En el año 2147, la humanidad ya no sufría guerras, hambre ni enfermedades. Se decía que era la cúspide de la civilización, aunque nadie caminaba sobre la Tierra desde hacía generaciones. Los cuerpos habían sido abandonados como trajes viejos, reemplazados por cerebros flotando en cubetas de gel nutritivo, cada uno conectado a la Red Colectiva: un sistema de simulación total que ofrecía a cada conciencia su versión ideal del mundo.
Allí, Élian vivía en una ciudad flotante de mármol y música, rodeado de amigos perfectos y amor incondicional.

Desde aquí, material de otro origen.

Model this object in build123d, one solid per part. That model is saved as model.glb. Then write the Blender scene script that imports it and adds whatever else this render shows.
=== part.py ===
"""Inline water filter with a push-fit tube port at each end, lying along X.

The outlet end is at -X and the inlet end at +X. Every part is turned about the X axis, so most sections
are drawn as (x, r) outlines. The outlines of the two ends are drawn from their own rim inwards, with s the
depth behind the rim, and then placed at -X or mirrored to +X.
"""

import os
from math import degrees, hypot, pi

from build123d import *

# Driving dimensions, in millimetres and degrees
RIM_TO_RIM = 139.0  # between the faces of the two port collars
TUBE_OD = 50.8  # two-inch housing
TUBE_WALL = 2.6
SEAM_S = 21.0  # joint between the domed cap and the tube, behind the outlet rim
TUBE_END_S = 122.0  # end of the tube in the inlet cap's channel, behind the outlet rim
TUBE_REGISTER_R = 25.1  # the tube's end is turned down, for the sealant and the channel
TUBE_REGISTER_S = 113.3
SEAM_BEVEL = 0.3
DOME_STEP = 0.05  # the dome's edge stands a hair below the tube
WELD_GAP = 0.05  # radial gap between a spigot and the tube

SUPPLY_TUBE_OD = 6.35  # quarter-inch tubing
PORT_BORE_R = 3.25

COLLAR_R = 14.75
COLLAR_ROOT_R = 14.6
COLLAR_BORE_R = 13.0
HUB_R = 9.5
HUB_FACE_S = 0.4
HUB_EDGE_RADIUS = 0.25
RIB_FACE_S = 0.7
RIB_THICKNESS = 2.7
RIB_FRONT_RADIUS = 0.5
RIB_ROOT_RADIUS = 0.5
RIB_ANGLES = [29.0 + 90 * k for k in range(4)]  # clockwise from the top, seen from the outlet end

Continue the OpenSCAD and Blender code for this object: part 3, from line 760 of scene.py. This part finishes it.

Nunca llovía, ni había incertidumbre. Todo pensamiento deseado se convertía en realidad.
Pero un día, Élian vio algo que jamás debió ver.
En medio de su paseo por el Jardín de las Infinidades, una figura con rostro distorsionado le susurró:
—Despierta, aún no sabes qué eres.
Aquella noche, Élian no pudo dormir. ¿Qué significaba ese mensaje? ¿Quién era esa figura? Por primera vez en siglos simulados, algo no tenía sentido. Así comenzó su búsqueda.
Hackeó la Red Colectiva. Viajó a través de sueños ajenos, penetró las mentes de quienes creía sus amigos, y descubrió que todos decían lo mismo:
—Somos felices porque no sabemos.
Pero Élian ya no podía ignorarlo. Finalmente, accedió al Núcleo, un archivo olvidado donde encontró su verdad: una imagen. Solo una.
Una cubeta. Un cerebro. Y un cable.
Entonces gritó. Pero nadie lo oyó. Porque su cuerpo no estaba allí, y su voz era solo un eco eléctrico atrapado en una idea.
A la mañana siguiente, todo volvió a ser perfecto. Los pájaros cantaban una sinfonía escrita por Élian. El Sol brillaba con la calidez exacta de su infancia perdida. Nadie recordaba su grito. Ni siquiera él.
Porque el sistema, al detectar la grieta, restauró la copia de seguridad de su conciencia.
Élian volvió a sonreír.
Y la figura distorsionada volvió a formarse en otro jardín, esta vez en el mundo de una joven llamada Ayra.